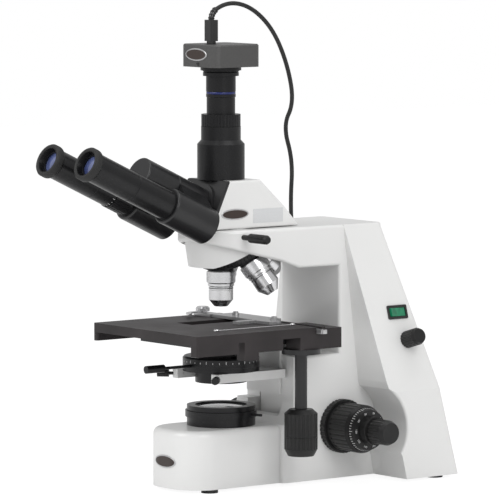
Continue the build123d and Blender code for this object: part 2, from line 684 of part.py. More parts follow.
def condenser_knob():
    """Knob, shaft and pinion of the condenser's height."""
    place = Plane(origin=(0, PINION_Y, PINION_Z), x_dir=(0, 1, 0), z_dir=(1, 0, 0))
    grip = fluted(CONDENSER_KNOB_R, *CONDENSER_KNOB_X, 16, 1.1)
    shaft = Pos(0, 0, (12 + CONDENSER_KNOB_X[0]) / 2) * Cylinder(FINE_SHAFT_R, 12 - CONDENSER_KNOB_X[0])
    wheel = Pos(0, 0, -RACK_HALF + 0.5) * gear(FOCUS_TEETH, 2 * RACK_HALF - 1)
    return place * (grip + shaft + wheel)


TURRET_PLANE = Plane(
    origin=(0, 0, APEX_Z),
    x_dir=(1, 0, 0),
    z_dir=(0, math.sin(math.radians(TURRET_TILT)), -math.cos(math.radians(TURRET_TILT))),
)


def objective_plane(turn):
    """Plane on the turret's sphere of shoulders, its Z along the objective that lies at this turn."""
    tilt = math.radians(TURRET_TILT)
    phi = math.radians(turn)
    along = math.cos(tilt) * (1 - math.cos(phi))
    x = -math.sin(phi) * math.sin(tilt)
    y = along * math.sin(tilt)
    z = -along * math.cos(tilt) - math.cos(phi)
    return Plane(origin=(0, 0, APEX_Z), z_dir=(x, y, z))


def nosepiece_mount():
    """White funnel under the arm with the turret's pivot."""
    funnel = Pos(0, 6, 285) * Cone(44, 50, 42)
    funnel -= TURRET_PLANE * Pos(0, 0, MOUNT_S + 50) * Cylinder(90, 100)
    pivot = TURRET_PLANE * (Pos(0, 0, 47.8) * Cylinder(PIVOT_R, 13.6) + Pos(0, 0, 55.5) * Cylinder(10, 2.4))
    light = post(8, 255, 310)
    return funnel + pivot - light


def turret_ring():
    """Revolving disc with four threaded bosses."""
    low, high = TURRET_S
    disc = fluted(TURRET_R, low, high - 4, 60, 1.1)
    disc += Pos(0, 0, high - 2) * Cone(TURRET_R - 0.5, TURRET_R - 4, 4)
    ring = TURRET_PLANE * disc
    for turn in OBJECTIVE_TURNS:
        boss = Pos(0, 0, (BOSS_START + SHOULDER) / 2) * Cylinder(BOSS_R, SHOULDER - BOSS_START)
        ring += objective_plane(turn) * boss
    for turn in OBJECTIVE_TURNS:
        ring -= objective_plane(turn) * Pos(0, 0, 63) * Cylinder(THREAD_R, 10)
        ring -= objective_plane(turn) * Pos(0, 0, 50) * Cylinder(7, 30)
    return ring - TURRET_PLANE * Pos(0, 0, 48) * Cylinder(PIVOT_R + RUN_FIT, 20)



def objective(turn, length, tip_r, step):
    """Turned barrel with a grip band, a waist and a nose cone."""
    points = [(4, -SPIGOT_LEN), (SPIGOT_R, -SPIGOT_LEN), (SPIGOT_R, 0), (15.2, 0), (15.2, 14), (13.5, 15)]
    points += [(13.5, 18), (12.6, 19), (12.6, length - step), (tip_r, length), (3, length), (3, length - 1.5)]
    points += [(4, length - 1.5)]
    return objective_plane(turn) * Pos(0, 0, SHOULDER) * turned(points)


HEAD_PLANE = Plane(origin=(0, HINGE_Y, HINGE_Z), x_dir=(1, 0, 0), z_dir=(0, -COS_HEAD, SIN_HEAD))


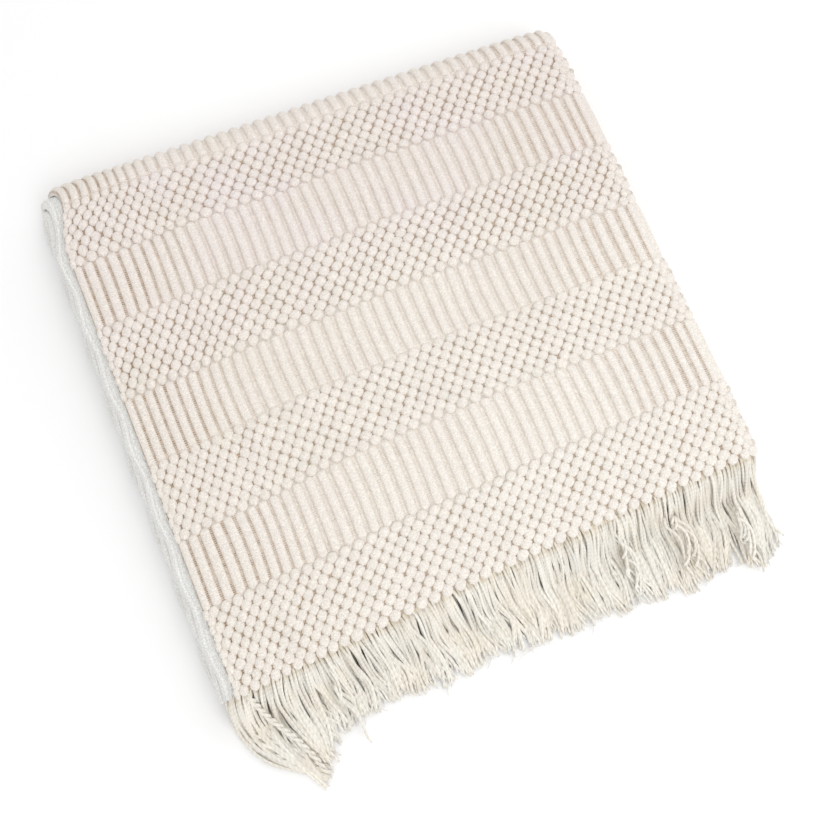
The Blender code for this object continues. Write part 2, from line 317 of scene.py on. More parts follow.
def settle(x, y, z):
    """Give the squarely folded packet its uneven outline, soft edges and gentle sags."""
    across, along = x / HALF_WIDTH, y / HALF_DEPTH
    low = 1 - z / STACK_HEIGHT
    new_x, new_y = PACKET_X, PACKET_Y
    for corner in CORNERS:
        weight = (1 + corner.side * across) * (1 + corner.end * along) / 4
        new_x = new_x + weight * corner.x
        new_y = new_y + weight * corner.y
    new_y = new_y + BACK_BOW * (1 - across * across) * smooth(along)
    new_y = new_y + FRONT_BOW * (1 - across * across) * smooth(-2 * along - 1)
    under = smooth(2 * low)
    slip = LEFT_BOW * (1 - along * along) + LEFT_SKEW * (1 + along) / 2
    new_x = new_x - slip * smooth(-across) * under
    new_x = new_x + CORNER_TUCK * smooth(4 * along - 3) * smooth(-2.5 * across - 1.5) * (1 - under)
    new_z = z * share_at(HEIGHTS_ACROSS, x) * share_at(HEIGHTS_ALONG, y)
    return np.stack(np.broadcast_arrays(new_x, new_y, new_z), axis=-1)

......

→ Given exercise: Repeat the data precisely, reproducing every entry.

→ Task solution:
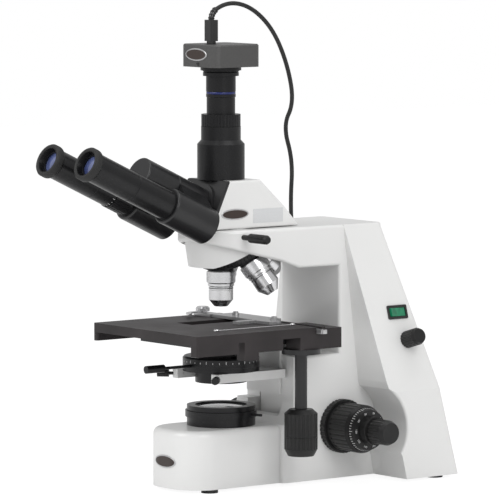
Continue the build123d and Blender code for this object: part 2, from line 684 of part.py. More parts follow.
def condenser_knob():
    """Knob, shaft and pinion of the condenser's height."""
    place = Plane(origin=(0, PINION_Y, PINION_Z), x_dir=(0, 1, 0), z_dir=(1, 0, 0))
    grip = fluted(CONDENSER_KNOB_R, *CONDENSER_KNOB_X, 16, 1.1)
    shaft = Pos(0, 0, (12 + CONDENSER_KNOB_X[0]) / 2) * Cylinder(FINE_SHAFT_R, 12 - CONDENSER_KNOB_X[0])
    wheel = Pos(0, 0, -RACK_HALF + 0.5) * gear(FOCUS_TEETH, 2 * RACK_HALF - 1)
    return place * (grip + shaft + wheel)


TURRET_PLANE = Plane(
    origin=(0, 0, APEX_Z),
    x_dir=(1, 0, 0),
    z_dir=(0, math.sin(math.radians(TURRET_TILT)), -math.cos(math.radians(TURRET_TILT))),
)


def objective_plane(turn):
    """Plane on the turret's sphere of shoulders, its Z along the objective that lies at this turn."""
    tilt = math.radians(TURRET_TILT)
    phi = math.radians(turn)
    along = math.cos(tilt) * (1 - math.cos(phi))
    x = -math.sin(phi) * math.sin(tilt)
    y = along * math.sin(tilt)
    z = -along * math.cos(tilt) - math.cos(phi)
    return Plane(origin=(0, 0, APEX_Z), z_dir=(x, y, z))


def nosepiece_mount():
    """White funnel under the arm with the turret's pivot."""
    funnel = Pos(0, 6, 285) * Cone(44, 50, 42)
    funnel -= TURRET_PLANE * Pos(0, 0, MOUNT_S + 50) * Cylinder(90, 100)
    pivot = TURRET_PLANE * (Pos(0, 0, 47.8) * Cylinder(PIVOT_R, 13.6) + Pos(0, 0, 55.5) * Cylinder(10, 2.4))
    light = post(8, 255, 310)
    return funnel + pivot - light


def turret_ring():
    """Revolving disc with four threaded bosses."""
    low, high = TURRET_S
    disc = fluted(TURRET_R, low, high - 4, 60, 1.1)
    disc += Pos(0, 0, high - 2) * Cone(TURRET_R - 0.5, TURRET_R - 4, 4)
    ring = TURRET_PLANE * disc
    for turn in OBJECTIVE_TURNS:
        boss = Pos(0, 0, (BOSS_START + SHOULDER) / 2) * Cylinder(BOSS_R, SHOULDER - BOSS_START)
        ring += objective_plane(turn) * boss
    for turn in OBJECTIVE_TURNS:
        ring -= objective_plane(turn) * Pos(0, 0, 63) * Cylinder(THREAD_R, 10)
        ring -= objective_plane(turn) * Pos(0, 0, 50) * Cylinder(7, 30)
    return ring - TURRET_PLANE * Pos(0, 0, 48) * Cylinder(PIVOT_R + RUN_FIT, 20)



def objective(turn, length, tip_r, step):
    """Turned barrel with a grip band, a waist and a nose cone."""
    points = [(4, -SPIGOT_LEN), (SPIGOT_R, -SPIGOT_LEN), (SPIGOT_R, 0), (15.2, 0), (15.2, 14), (13.5, 15)]
    points += [(13.5, 18), (12.6, 19), (12.6, length - step), (tip_r, length), (3, length), (3, length - 1.5)]
    points += [(4, length - 1.5)]
    return objective_plane(turn) * Pos(0, 0, SHOULDER) * turned(points)


HEAD_PLANE = Plane(origin=(0, HINGE_Y, HINGE_Z), x_dir=(1, 0, 0), z_dir=(0, -COS_HEAD, SIN_HEAD))


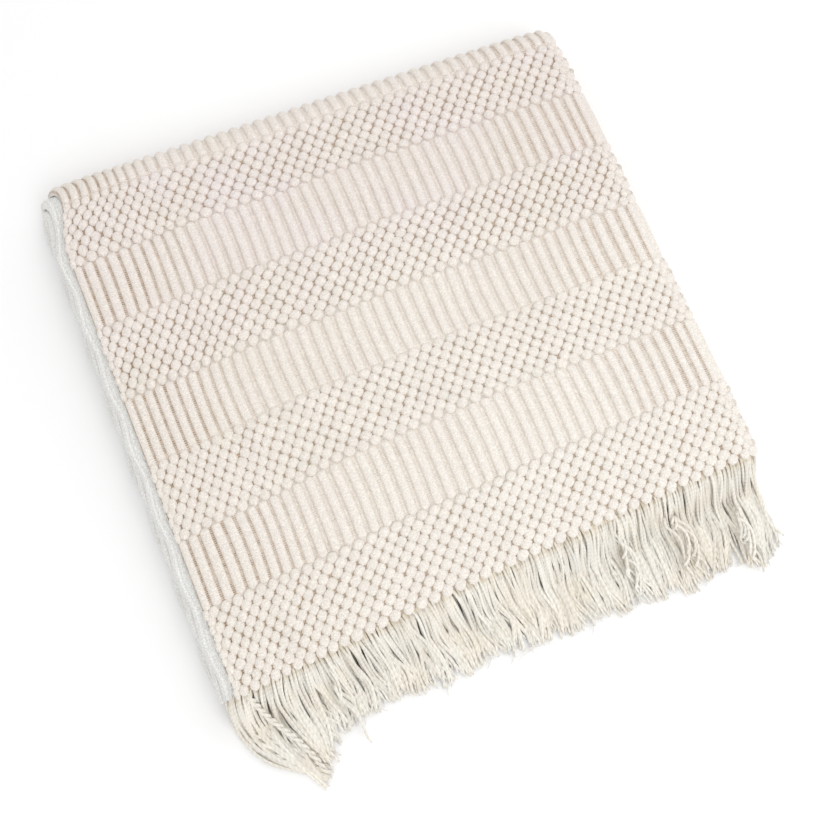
The Blender code for this object continues. Write part 2, from line 317 of scene.py on. More parts follow.
def settle(x, y, z):
    """Give the squarely folded packet its uneven outline, soft edges and gentle sags."""
    across, along = x / HALF_WIDTH, y / HALF_DEPTH
    low = 1 - z / STACK_HEIGHT
    new_x, new_y = PACKET_X, PACKET_Y
    for corner in CORNERS:
        weight = (1 + corner.side * across) * (1 + corner.end * along) / 4
        new_x = new_x + weight * corner.x
        new_y = new_y + weight * corner.y
    new_y = new_y + BACK_BOW * (1 - across * across) * smooth(along)
    new_y = new_y + FRONT_BOW * (1 - across * across) * smooth(-2 * along - 1)
    under = smooth(2 * low)
    slip = LEFT_BOW * (1 - along * along) + LEFT_SKEW * (1 + along) / 2
    new_x = new_x - slip * smooth(-across) * under
    new_x = new_x + CORNER_TUCK * smooth(4 * along - 3) * smooth(-2.5 * across - 1.5) * (1 - under)
    new_z = z * share_at(HEIGHTS_ACROSS, x) * share_at(HEIGHTS_ALONG, y)
    return np.stack(np.broadcast_arrays(new_x, new_y, new_z), axis=-1)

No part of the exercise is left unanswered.